(Problem to solve): Could you give the data below again, exactly and completely?

<<<<

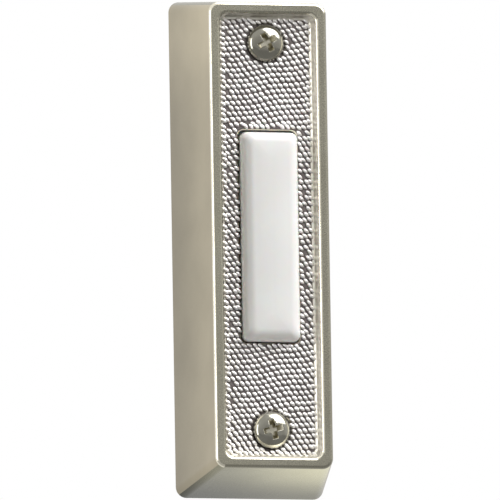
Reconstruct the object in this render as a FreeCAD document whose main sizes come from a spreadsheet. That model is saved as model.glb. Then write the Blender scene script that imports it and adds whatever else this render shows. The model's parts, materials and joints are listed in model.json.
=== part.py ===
"""Lit doorbell push button with a tapered die-cast case, modelled as separate pieces.

Frame: +X to the right seen from the front, +Z up, the wall is the plane Y = 0 and the front faces -Y.
Origin: centre of the case's back face. "Depth" means distance from the wall towards the front.
"""
import FreeCAD, Part
import math
import os
import re

import Sketcher
from FreeCAD import Rotation, Vector

document = FreeCAD.newDocument("doorbell_push")
sheet = document.addObject("Spreadsheet::Sheet", "Sizes")

# How near in millimetres an edge has to lie to the plane that it is looked for in
tolerance = 1e-4

# Driving dimensions in millimetres, angles in degrees
sizes = {
    # case
    "case_height": 69.85,
    "case_width": 21.08,
    "case_depth": 15.88,
    "side_taper": 2.22,
    "end_taper": 2.32,
    "case_corner": 1.5,
    "front_edge_round": 0.5,
    "case_wall": 1.35,
    "front_wall": 1.6,
    "cavity_corner": 0.8,
    # rim and recessed field
    "rim_width": 1.35,
    "field_depth": 1.9,
    "field_draft": 0.65,
    "field_corner": 0.9,
    # button and its opening
    "button_share": 0.37951,
    "button_height": 29.3,
    "button_corner": 1.6,
    "button_edge_round": 1.6,
    "button_rise": 2.4,
    "button_gap": 0.27,
    "opening_corner": 0.9,
    "opening_lip": 0.3,
    "button_wall": 1.25,
    "button_roof": 1.4,
    "flange_width": 1.35,
    "flange_end": 0.6,
    "flange_thick": 1.0,
    "flange_gap": 0.2,
    "hollow_corner": 0.6,
    "rib_thick": 0.8,
    "rib_height": 1.5,
    "rib_gap": 0.25,
    "button_travel": 1.0,
    # mounting screws and their seats
    "screw_inset": 7.775,
    "screw_head": 5.3,
    "screw_head_height": 1.8,
    "screw_head_edge": 0.55,
    "screw_length": 25.4,
    "screw_neck": 2.3,
    "screw_thread": 2.84,
    "screw_thread_length": 17.0,
    "screw_point": 3.2,
    "screw_hole": 3.3,
    "spot_gap": 0.25,
    "spot_depth": 0.25,
    "screw_boss": 6.0,
    "screw_boss_length": 3.0,
    "cross_length": 2.9,
    "cross_width": 0.8,
    "cross_depth": 1.25,
    "upper_turn": 28.0,
    "lower_turn": 14.0,
    # switch base
    "base_setback": 10.88,
    "base_thick": 1.8,
    "base_end_gap": 2.6,
    "base_side_gap": 0.35,
    "base_corner": 1.0,
    "lamp_rest_offset": 1.1,
    "lamp_rest_width": 1.0,
    "lamp_rest_length": 3.0,
    # screws that hold the base to the case
    "base_screw_inset": 1.5,
    "base_screw_head": 3.0,
    "base_screw_head_height": 1.2,
    "base_screw_thread": 1.6,
    "base_screw_length": 6.0,
    "base_screw_hole": 2.2,
    "base_boss": 3.2,
    "thread_gap": 0.05,
    "base_screw_pilot_spare": 0.6,
    "base_cross_length": 2.0,
    "base_cross_width": 0.5,
    "base_cross_depth": 0.8,
    # terminals
    "terminal_inset": 4.8,
    "terminal_thread": 3.4,
    "terminal_screw_end": 0.6,
    "terminal_head": 5.4,
    "terminal_head_height": 1.5,
    "slot_width": 0.8,
    "slot_depth": 0.7,
    "terminal_gap": 0.15,
    "washer_side": 6.2,
    "washer_thick": 0.6,
    "nut_side": 5.0,
    "nut_thick": 1.6,
    # contacts
    "strip_thick": 0.4,
    "pad_width": 6.8,
    "pad_height": 5.4,
    "arm_offset": 4.4,
    "arm_width": 2.4,
    "leaf_bend_start": 9.4,
    "leaf_bend_end": 1.8,
    "leaf_overlap": 1.8,
    "contact_diameter": 1.6,
    "strip_contact_height": 0.45,
    "leaf_contact_height": 0.3,
    "contact_follow": 0.05,
    "rivet_offset": 11.5,
    "rivet_shank": 1.7,
    "rivet_head": 2.8,
    "rivet_head_thick": 0.35,
    "plunger_width": 1.4,
    "plunger_length": 3.0,
    "plunger_gap": 0.15,
    # return springs
    "spring_share": 0.53,
    "spring_diameter": 3.6,
    "spring_wire": 0.35,
    "spring_turns": 4.0,
    "runs_per_turn": 12.0,
    "spring_end_gap": 0.05,
    "spigot_side": 1.8,
    "spigot_height": 1.2,
    # lamp, its leads and resistor
    "lamp_diameter": 3.0,
    "lamp_flange": 3.8,
    "lamp_flange_thick": 0.8,
    "lamp_body": 3.0,
    "lamp_stand": 1.0,
    "lead_width": 0.5,
    "leg_spacing": 1.4,
    "lead_side": 4.6,
    "lead_pad_overlap": 0.6,
    "resistor_diameter": 1.8,
    "resistor_edge": 0.25,
    "resistor_length": 4.0,
    "resistor_share": 0.5,
    "bay_gap": 0.15,
}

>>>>

(Full solution):
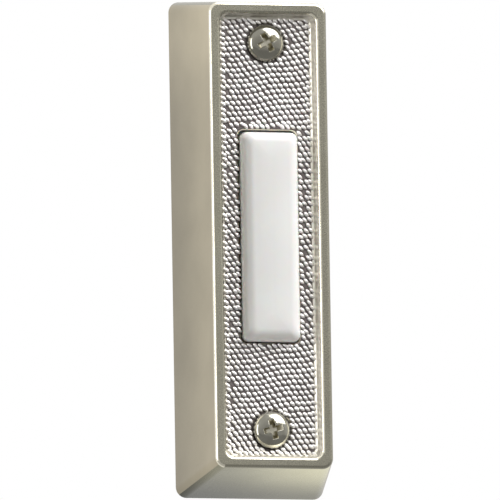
Reconstruct the object in this render as a FreeCAD document whose main sizes come from a spreadsheet. That model is saved as model.glb. Then write the Blender scene script that imports it and adds whatever else this render shows. The model's parts, materials and joints are listed in model.json.
=== part.py ===
"""Lit doorbell push button with a tapered die-cast case, modelled as separate pieces.

Frame: +X to the right seen from the front, +Z up, the wall is the plane Y = 0 and the front faces -Y.
Origin: centre of the case's back face. "Depth" means distance from the wall towards the front.
"""
import FreeCAD, Part
import math
import os
import re

import Sketcher
from FreeCAD import Rotation, Vector

document = FreeCAD.newDocument("doorbell_push")
sheet = document.addObject("Spreadsheet::Sheet", "Sizes")

# How near in millimetres an edge has to lie to the plane that it is looked for in
tolerance = 1e-4

# Driving dimensions in millimetres, angles in degrees
sizes = {
    # case
    "case_height": 69.85,
    "case_width": 21.08,
    "case_depth": 15.88,
    "side_taper": 2.22,
    "end_taper": 2.32,
    "case_corner": 1.5,
    "front_edge_round": 0.5,
    "case_wall": 1.35,
    "front_wall": 1.6,
    "cavity_corner": 0.8,
    # rim and recessed field
    "rim_width": 1.35,
    "field_depth": 1.9,
    "field_draft": 0.65,
    "field_corner": 0.9,
    # button and its opening
    "button_share": 0.37951,
    "button_height": 29.3,
    "button_corner": 1.6,
    "button_edge_round": 1.6,
    "button_rise": 2.4,
    "button_gap": 0.27,
    "opening_corner": 0.9,
    "opening_lip": 0.3,
    "button_wall": 1.25,
    "button_roof": 1.4,
    "flange_width": 1.35,
    "flange_end": 0.6,
    "flange_thick": 1.0,
    "flange_gap": 0.2,
    "hollow_corner": 0.6,
    "rib_thick": 0.8,
    "rib_height": 1.5,
    "rib_gap": 0.25,
    "button_travel": 1.0,
    # mounting screws and their seats
    "screw_inset": 7.775,
    "screw_head": 5.3,
    "screw_head_height": 1.8,
    "screw_head_edge": 0.55,
    "screw_length": 25.4,
    "screw_neck": 2.3,
    "screw_thread": 2.84,
    "screw_thread_length": 17.0,
    "screw_point": 3.2,
    "screw_hole": 3.3,
    "spot_gap": 0.25,
    "spot_depth": 0.25,
    "screw_boss": 6.0,
    "screw_boss_length": 3.0,
    "cross_length": 2.9,
    "cross_width": 0.8,
    "cross_depth": 1.25,
    "upper_turn": 28.0,
    "lower_turn": 14.0,
    # switch base
    "base_setback": 10.88,
    "base_thick": 1.8,
    "base_end_gap": 2.6,
    "base_side_gap": 0.35,
    "base_corner": 1.0,
    "lamp_rest_offset": 1.1,
    "lamp_rest_width": 1.0,
    "lamp_rest_length": 3.0,
    # screws that hold the base to the case
    "base_screw_inset": 1.5,
    "base_screw_head": 3.0,
    "base_screw_head_height": 1.2,
    "base_screw_thread": 1.6,
    "base_screw_length": 6.0,
    "base_screw_hole": 2.2,
    "base_boss": 3.2,
    "thread_gap": 0.05,
    "base_screw_pilot_spare": 0.6,
    "base_cross_length": 2.0,
    "base_cross_width": 0.5,
    "base_cross_depth": 0.8,
    # terminals
    "terminal_inset": 4.8,
    "terminal_thread": 3.4,
    "terminal_screw_end": 0.6,
    "terminal_head": 5.4,
    "terminal_head_height": 1.5,
    "slot_width": 0.8,
    "slot_depth": 0.7,
    "terminal_gap": 0.15,
    "washer_side": 6.2,
    "washer_thick": 0.6,
    "nut_side": 5.0,
    "nut_thick": 1.6,
    # contacts
    "strip_thick": 0.4,
    "pad_width": 6.8,
    "pad_height": 5.4,
    "arm_offset": 4.4,
    "arm_width": 2.4,
    "leaf_bend_start": 9.4,
    "leaf_bend_end": 1.8,
    "leaf_overlap": 1.8,
    "contact_diameter": 1.6,
    "strip_contact_height": 0.45,
    "leaf_contact_height": 0.3,
    "contact_follow": 0.05,
    "rivet_offset": 11.5,
    "rivet_shank": 1.7,
    "rivet_head": 2.8,
    "rivet_head_thick": 0.35,
    "plunger_width": 1.4,
    "plunger_length": 3.0,
    "plunger_gap": 0.15,
    # return springs
    "spring_share": 0.53,
    "spring_diameter": 3.6,
    "spring_wire": 0.35,
    "spring_turns": 4.0,
    "runs_per_turn": 12.0,
    "spring_end_gap": 0.05,
    "spigot_side": 1.8,
    "spigot_height": 1.2,
    # lamp, its leads and resistor
    "lamp_diameter": 3.0,
    "lamp_flange": 3.8,
    "lamp_flange_thick": 0.8,
    "lamp_body": 3.0,
    "lamp_stand": 1.0,
    "lead_width": 0.5,
    "leg_spacing": 1.4,
    "lead_side": 4.6,
    "lead_pad_overlap": 0.6,
    "resistor_diameter": 1.8,
    "resistor_edge": 0.25,
    "resistor_length": 4.0,
    "resistor_share": 0.5,
    "bay_gap": 0.15,
}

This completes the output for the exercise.